# Supplied data
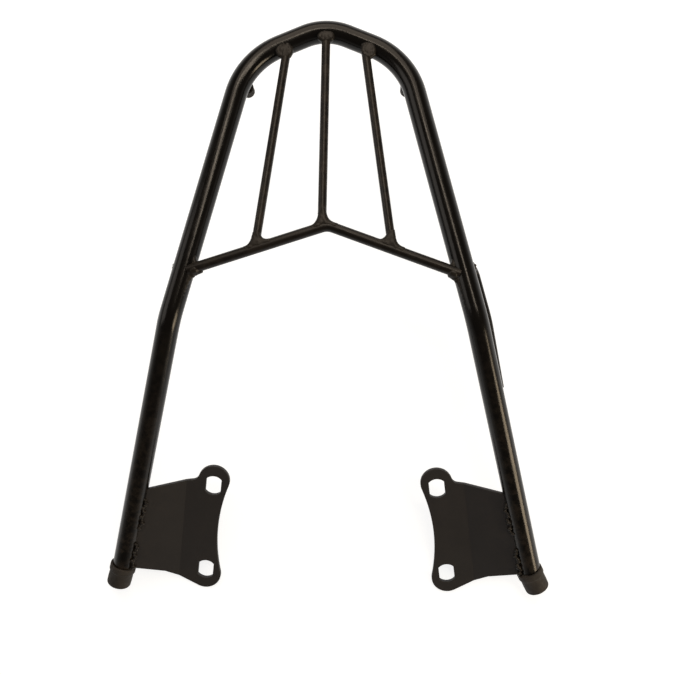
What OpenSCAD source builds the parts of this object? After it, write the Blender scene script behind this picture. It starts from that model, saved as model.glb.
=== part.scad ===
// Rear luggage rack for a motorcycle: a bent tube with a rod deck, dropped legs and folded mounting plates.
// Millimetres, +Z up, rear of the rack towards +Y, legs towards -Y. The deck is level.
// Origin: bottom centre of the whole rack.

/* [Bent tube] */
// Outside diameter of the main tube
tube_d = 18; // [16:0.5:20]
// Wall of the main tube
tube_wall = 1.5; // [1.2:0.1:2.5]
// Half width between the tube axes at the bend between deck and legs
bend_half_w = 121.4; // [112:0.2:132]
// Length of the deck, from that bend to the axis of the rear bow
deck_len = 237.8; // [225:0.2:255]
// Half width between the corner points of the rear bow's axis
bow_half_w = 65.7; // [56:0.1:76]
// Angle by which each leg spreads towards the front
leg_flare = 13.8; // [11:0.2:16]
// Angle by which the legs drop below the deck
leg_drop = 24; // [18:0.5:28]
// Length of the legs in their own plane, from the bend to the cut end of the tube
leg_len = 232; // [225:0.5:245]
// Slope of the two shoulders of the rear bow
shoulder_angle = 23; // [18:0.5:26]
// Bend radius at the middle of the rear bow
crest_bend_r = 45; // [36:1:60]
// Bend radius of the two rear corners
corner_bend_r = 61; // [45:1:66]
// Bend radius between deck and legs
drop_bend_r = 50; // [36:1:80]

/* [Deck rods] */
// Diameter of the deck rods and the strap rods
rod_d = 7; // [6:0.5:8]
// Diameter of the cross rod
cross_d = 8.5; // [7.5:0.5:10]
// Distance of the cross rod's apex behind the bend line
apex_y = 74; // [60:0.5:90]
// Sideways offset of the apex, as the hand-bent rod has it
apex_x = 3.4; // [-4:0.2:4]
// Slope of the left half of the cross rod
cross_angle_left = 18.2; // [12:0.1:22]
// Slope of the right half, which the hand-bent rod has a little steeper
cross_angle_right = 20.2; // [12:0.1:22]
// Bend radius at the apex
apex_bend_r = 14; // [12:1:30]
// Distance of an outer deck rod from the middle at its rear end
bar_rear_x = 31.3; // [26:0.1:40]
// Sideways offset of the three deck rods, as they are welded in
bar_shift = 0.5; // [-2:0.1:2]
// Angle by which the outer deck rods spread towards the front
bar_fan = 7.8; // [2:0.2:10]
// Sideways offset of the middle rod's foot
centre_foot_x = -0.9; // [-3:0.1:3]
// How far the deck rods lie below the level of the cross rod
bar_sink = 0.2; // [0.1:0.1:0.6]

/* [Mounting plates] */
// Thickness of the plates
plate_t = 4; // [3:0.5:5]
// Level of the flat part's top face, below the axes of the legs
plate_drop = 8; // [6:0.5:10]
// Distance between the two holes of one plate
hole_pitch = 82.2; // [76:0.1:90]
// Middle of the hole pair: distance from the leg's axis, across the rack
hole_in = 68; // [63:0.1:71]
// Middle of the hole pair: distance from the cut end of the tube, along the legs
hole_back = 40; // [36:0.1:48]
// Angle of the hole line against the middle of the rack
hole_line_angle = 7.5; // [3:0.1:12]
// Long dimension of a flat-sided hole
hole_long = 17.5; // [13:0.5:19]
// Distance between the flats of a hole
hole_flats = 13; // [10:0.5:14]
// Radius of the rounded lug around each hole
lug_r = 13.5; // [12.5:0.5:15]
// How far the lug's centre lies beyond its hole
lug_out = 4.7; // [2:0.1:6]
// Distance of the waisted inner edge from the hole line
waist_in = 7.1; // [6:0.1:9]
// Distance of the fold from the hole line
fold_at = 22.5; // [19:0.5:26]
// Angle of the fold
fold_angle = 18; // [12:1:20]
// Inside radius of the fold
fold_r = 3; // [2:0.5:5]
// Slope of the rear edge against the hole line's normal
rear_edge_angle = 14; // [8:1:18]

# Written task
Reproduce the material above, every line of it, exactly.

# Right answer
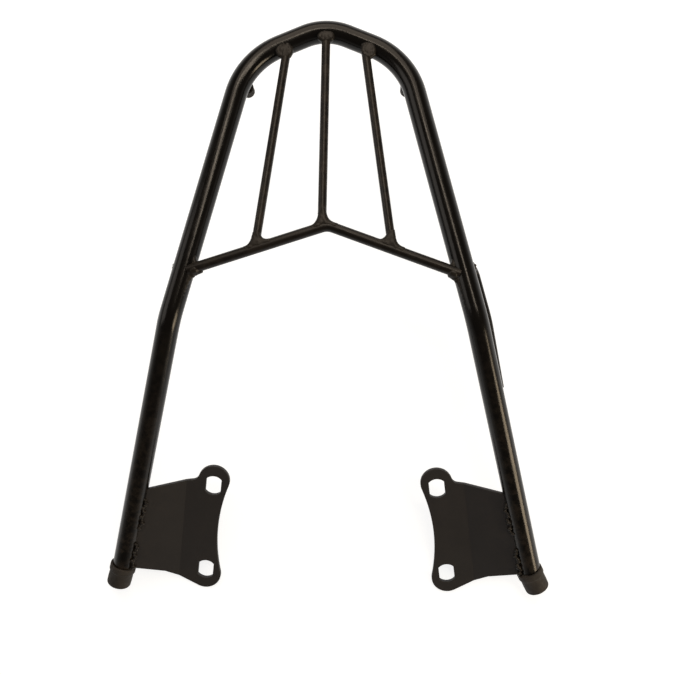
What OpenSCAD source builds the parts of this object? After it, write the Blender scene script behind this picture. It starts from that model, saved as model.glb.
=== part.scad ===
// Rear luggage rack for a motorcycle: a bent tube with a rod deck, dropped legs and folded mounting plates.
// Millimetres, +Z up, rear of the rack towards +Y, legs towards -Y. The deck is level.
// Origin: bottom centre of the whole rack.

/* [Bent tube] */
// Outside diameter of the main tube
tube_d = 18; // [16:0.5:20]
// Wall of the main tube
tube_wall = 1.5; // [1.2:0.1:2.5]
// Half width between the tube axes at the bend between deck and legs
bend_half_w = 121.4; // [112:0.2:132]
// Length of the deck, from that bend to the axis of the rear bow
deck_len = 237.8; // [225:0.2:255]
// Half width between the corner points of the rear bow's axis
bow_half_w = 65.7; // [56:0.1:76]
// Angle by which each leg spreads towards the front
leg_flare = 13.8; // [11:0.2:16]
// Angle by which the legs drop below the deck
leg_drop = 24; // [18:0.5:28]
// Length of the legs in their own plane, from the bend to the cut end of the tube
leg_len = 232; // [225:0.5:245]
// Slope of the two shoulders of the rear bow
shoulder_angle = 23; // [18:0.5:26]
// Bend radius at the middle of the rear bow
crest_bend_r = 45; // [36:1:60]
// Bend radius of the two rear corners
corner_bend_r = 61; // [45:1:66]
// Bend radius between deck and legs
drop_bend_r = 50; // [36:1:80]

/* [Deck rods] */
// Diameter of the deck rods and the strap rods
rod_d = 7; // [6:0.5:8]
// Diameter of the cross rod
cross_d = 8.5; // [7.5:0.5:10]
// Distance of the cross rod's apex behind the bend line
apex_y = 74; // [60:0.5:90]
// Sideways offset of the apex, as the hand-bent rod has it
apex_x = 3.4; // [-4:0.2:4]
// Slope of the left half of the cross rod
cross_angle_left = 18.2; // [12:0.1:22]
// Slope of the right half, which the hand-bent rod has a little steeper
cross_angle_right = 20.2; // [12:0.1:22]
// Bend radius at the apex
apex_bend_r = 14; // [12:1:30]
// Distance of an outer deck rod from the middle at its rear end
bar_rear_x = 31.3; // [26:0.1:40]
// Sideways offset of the three deck rods, as they are welded in
bar_shift = 0.5; // [-2:0.1:2]
// Angle by which the outer deck rods spread towards the front
bar_fan = 7.8; // [2:0.2:10]
// Sideways offset of the middle rod's foot
centre_foot_x = -0.9; // [-3:0.1:3]
// How far the deck rods lie below the level of the cross rod
bar_sink = 0.2; // [0.1:0.1:0.6]

/* [Mounting plates] */
// Thickness of the plates
plate_t = 4; // [3:0.5:5]
// Level of the flat part's top face, below the axes of the legs
plate_drop = 8; // [6:0.5:10]
// Distance between the two holes of one plate
hole_pitch = 82.2; // [76:0.1:90]
// Middle of the hole pair: distance from the leg's axis, across the rack
hole_in = 68; // [63:0.1:71]
// Middle of the hole pair: distance from the cut end of the tube, along the legs
hole_back = 40; // [36:0.1:48]
// Angle of the hole line against the middle of the rack
hole_line_angle = 7.5; // [3:0.1:12]
// Long dimension of a flat-sided hole
hole_long = 17.5; // [13:0.5:19]
// Distance between the flats of a hole
hole_flats = 13; // [10:0.5:14]
// Radius of the rounded lug around each hole
lug_r = 13.5; // [12.5:0.5:15]
// How far the lug's centre lies beyond its hole
lug_out = 4.7; // [2:0.1:6]
// Distance of the waisted inner edge from the hole line
waist_in = 7.1; // [6:0.1:9]
// Distance of the fold from the hole line
fold_at = 22.5; // [19:0.5:26]
// Angle of the fold
fold_angle = 18; // [12:1:20]
// Inside radius of the fold
fold_r = 3; // [2:0.5:5]
// Slope of the rear edge against the hole line's normal
rear_edge_angle = 14; // [8:1:18]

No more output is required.